Trust data, not your gut

Capgemini principal consultant Bhavesh Unadkat believes that an agile, fail-fast approach is not the reason some retailers’ digital transformation projects have stalled – it is down to people with insufficient digital expertise overseeing them.

Unadkat says he has seen failing projects being prolonged because the person in charge insists that it is right for the business.

“Retailers need to make sure they have a data-driven approach to their digital transformations, because if it is driven by gut instinct it will cause an emotional mess and not be executed in the true spirit of test and learn.”

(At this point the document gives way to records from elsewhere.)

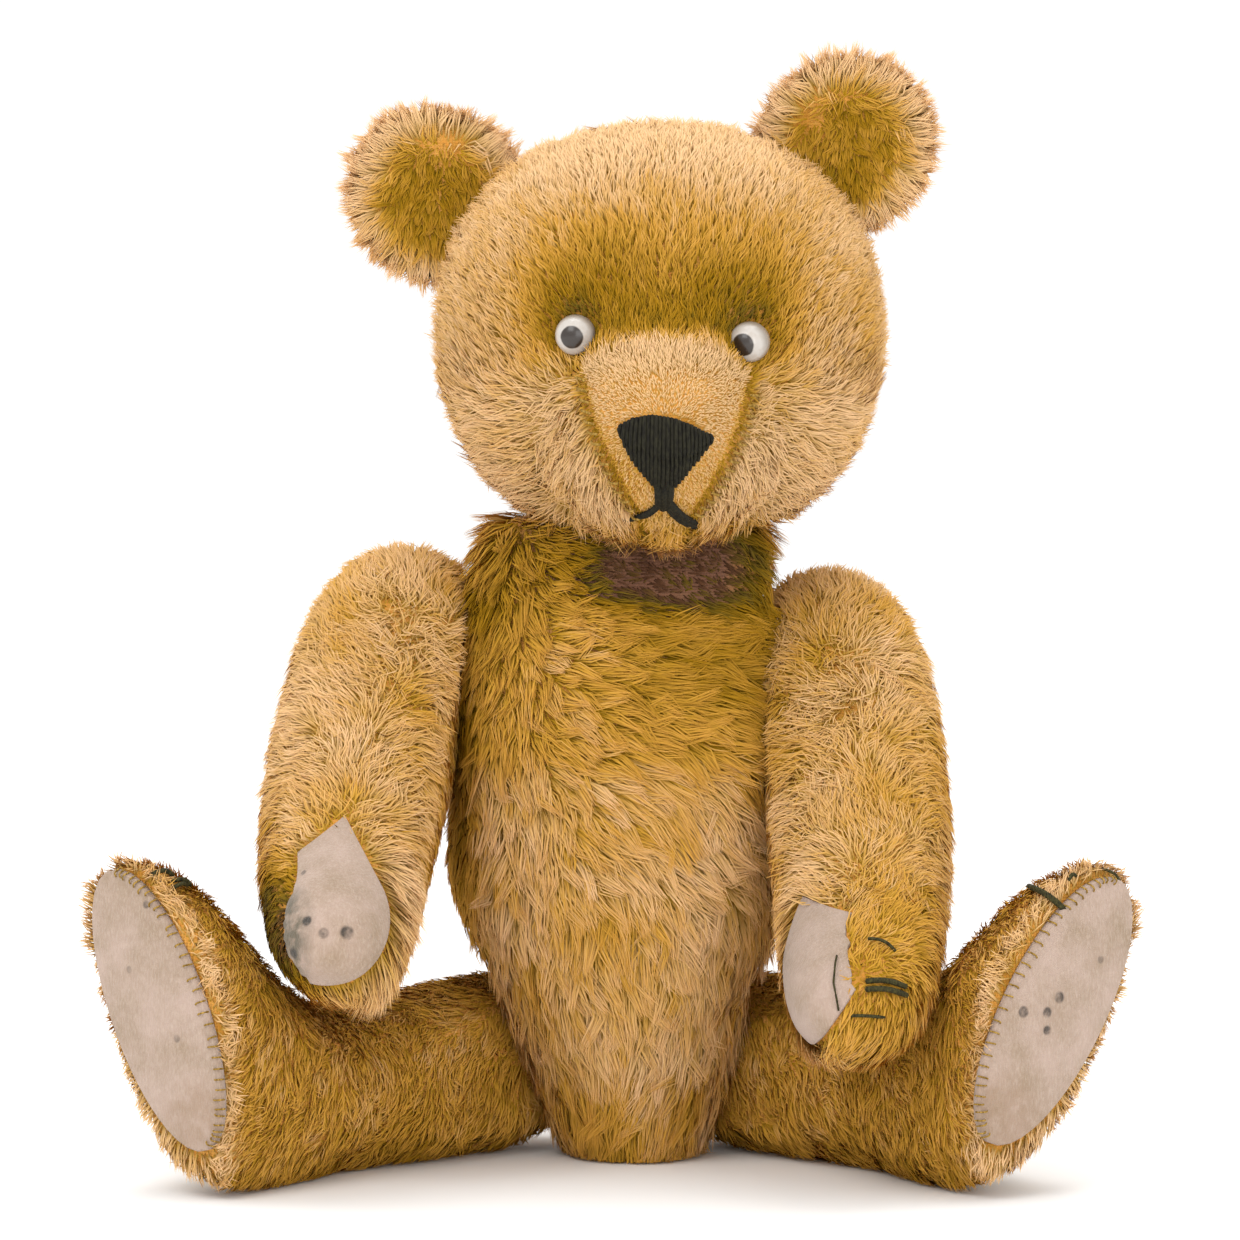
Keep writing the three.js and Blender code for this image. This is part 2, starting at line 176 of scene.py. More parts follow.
# ---------------------------------------------------------------- numbers in arrays


def unit(v):
    """Each vector divided by its length."""
    v = np.asarray(v, float)
    return v / np.maximum(np.linalg.norm(v, axis=-1, keepdims=True), 1e-9)


def dot(a, b):
    """The dot product of each pair of rows, kept as a column."""
    return (a * b).sum(-1, keepdims=True)


def ease(x, low, high):
    """0 below low, 1 above high, and 3s^2 - 2s^3 between them."""
    s = np.clip((x - low) / (high - low), 0, 1)
    return s * s * (3 - 2 * s)


def near(p, centre, radius):
    """1 at the centre, falling as exp(-(distance / radius)^2)."""
    return np.exp(-(((p - np.array(centre)) / np.array(radius)) ** 2).sum(-1))


def bell(x, centre, width):
    """1 at the centre, falling as exp(-((x - centre) / width)^2)."""
    return np.exp(-(((x - centre) / width) ** 2))


def lattice_noise(p, size, seed):
    """Smooth noise from -1 to 1: random values on a cubic lattice of the given size, blended
    between the eight corners round each point with eased weights."""
    table = np.random.default_rng(seed).uniform(-1, 1, 4096)
    q = p / size
    cell = np.floor(q).astype(np.int64)
    f = q - cell
    f = f * f * (3 - 2 * f)
    total = np.zeros(len(p))
    for corner in np.ndindex(2, 2, 2):
        c = cell + np.array(corner)
        value = table[(c[:, 0] * 73 + c[:, 1] * 179 + c[:, 2] * 283) % 4096]
        total += value * np.prod(np.where(np.array(corner) == 1, f, 1 - f), axis=1)
    return total


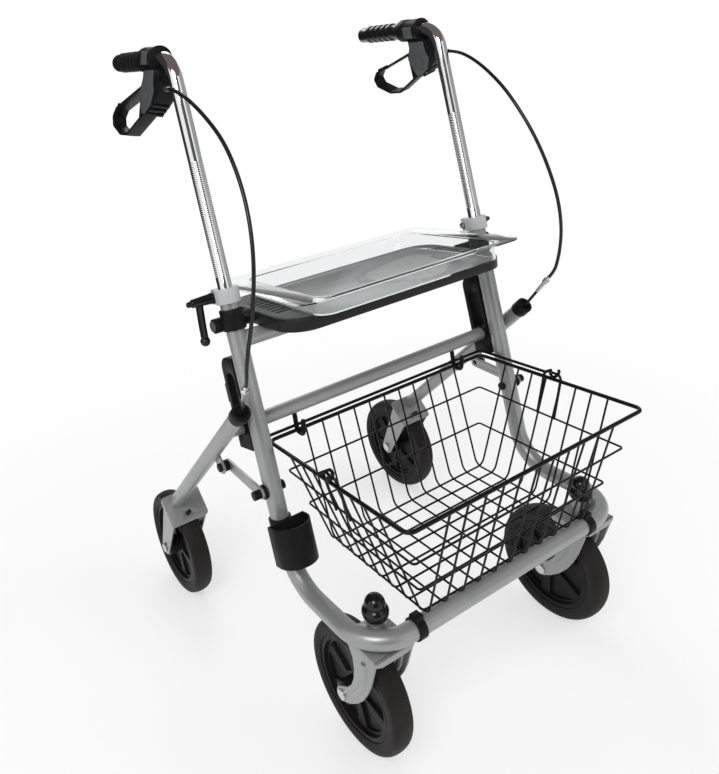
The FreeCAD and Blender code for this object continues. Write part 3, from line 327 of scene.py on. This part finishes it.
def finished(name, finish, edge, corner=30):
    """A copy of a part of the frame with its edges rounded as the real one's are."""
    piece = bpy.data.objects.new(name + "_finished", nodes[name].data.copy())
    bpy.context.scene.collection.objects.link(piece)
    select_only(piece)
    bpy.ops.mesh.customdata_custom_splitnormals_clear()
    bpy.ops.object.mode_set(mode="EDIT")
    bpy.ops.mesh.select_all(action="SELECT")
    bpy.ops.mesh.remove_doubles(threshold=weld_distance)
    bpy.ops.mesh.dissolve_limited(angle_limit=flat_angle)
    bpy.ops.object.mode_set(mode="OBJECT")
    soften(piece, edge, corner)
    stands_for(piece, finish, name)
    return piece


wear(silver_paint, "front_tube", "seat_tube", "caster_sleeves", "leg_tube_left", "leg_tube_right",
     "lower_crossbar")

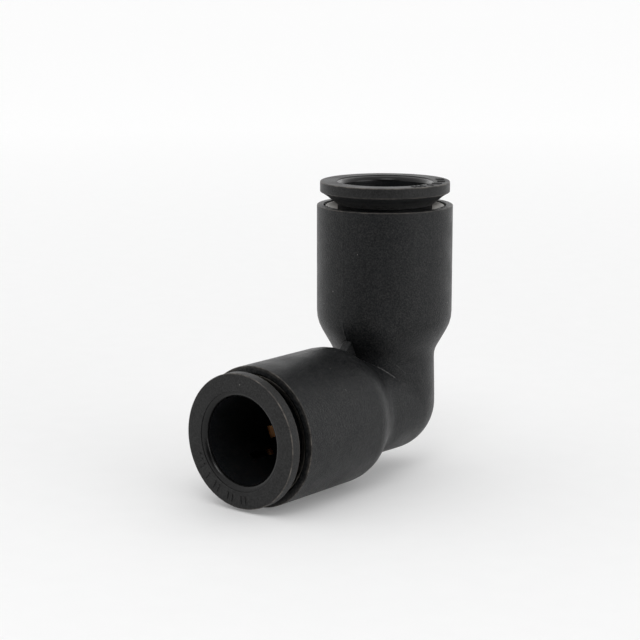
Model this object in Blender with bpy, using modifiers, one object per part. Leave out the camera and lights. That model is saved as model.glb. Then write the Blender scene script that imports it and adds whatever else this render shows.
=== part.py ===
"""Push-to-connect union elbow for 8 mm (5/16 in) tube.

Two identical sockets stand at right angles on one moulded body.  Socket lengths are measured from the
point where the two socket axes cross, outwards along each axis.  Each socket holds, from its mouth
inwards, a release sleeve, an end collar pressed into the body, a toothed grab ring, a support ring and
a seal ring.  Metres, +Z up, origin under the middle of the fitting's bounding box.
"""
import math

import bmesh
import bpy
from mathutils import Matrix, Vector

MM = 0.001

# Tube and facets
TUBE_R = 4.0 * MM
SEGMENTS = 48
PROFILE_MERGE = 0.00001
CUT_OVERRUN = 1.0 * MM

# Body, distances along a socket's axis
FACE_AT = 21.35 * MM           # front face of the release sleeve
BODY_R = 6.5 * MM
BODY_MOUTH = 19.1 * MM
CONE_START = 5.0 * MM
CONE_END = 7.92 * MM
NECK_R = 4.83 * MM
CORNER_R = 4.93 * MM
RIM_CHAMFER = 0.15 * MM
FLOW_R = 3.05 * MM
FLOW_END = -2.2 * MM
TUBE_STOP = 5.0 * MM
GUIDE_R = TUBE_R + 0.1 * MM
CHAMBER_START = 8.85 * MM
CHAMBER_R = 5.6 * MM
COLLAR_SEAT = 13.05 * MM
COLLAR_BORE_R = 5.76 * MM
BARB_START = 13.9 * MM
BARB_END = 14.7 * MM
BARB_HEIGHT = 0.2 * MM
WEB_THICKNESS = 1.0 * MM
WEB_WIDTH = 2.0 * MM
WEB_ROOT = 5.6 * MM            # from the crossing, along the line halfway between the axes
WEB_REACH = 8.78 * MM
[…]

Recruiting the right talent and creating a culture which is less resistant to change remains paramount, and adopting different methods of working will not entirely resolve them.

However, Fabes believes that agile working methods do have a place in making a retailer’s digital transformation a success.

“The ability to move very quickly at the customer-facing front end of a transformation will rely on agile working, whereas how you maintain your legacy and ultimately modernise it won’t necessarily be addressed in an agile way.”

The necessity of digital transformation has been thrust upon the retail sector, whether it likes it or not. The old ways of working need to be updated.

But new practices and processes are destined to fail without the right culture, talent and mindset in place to drive real change.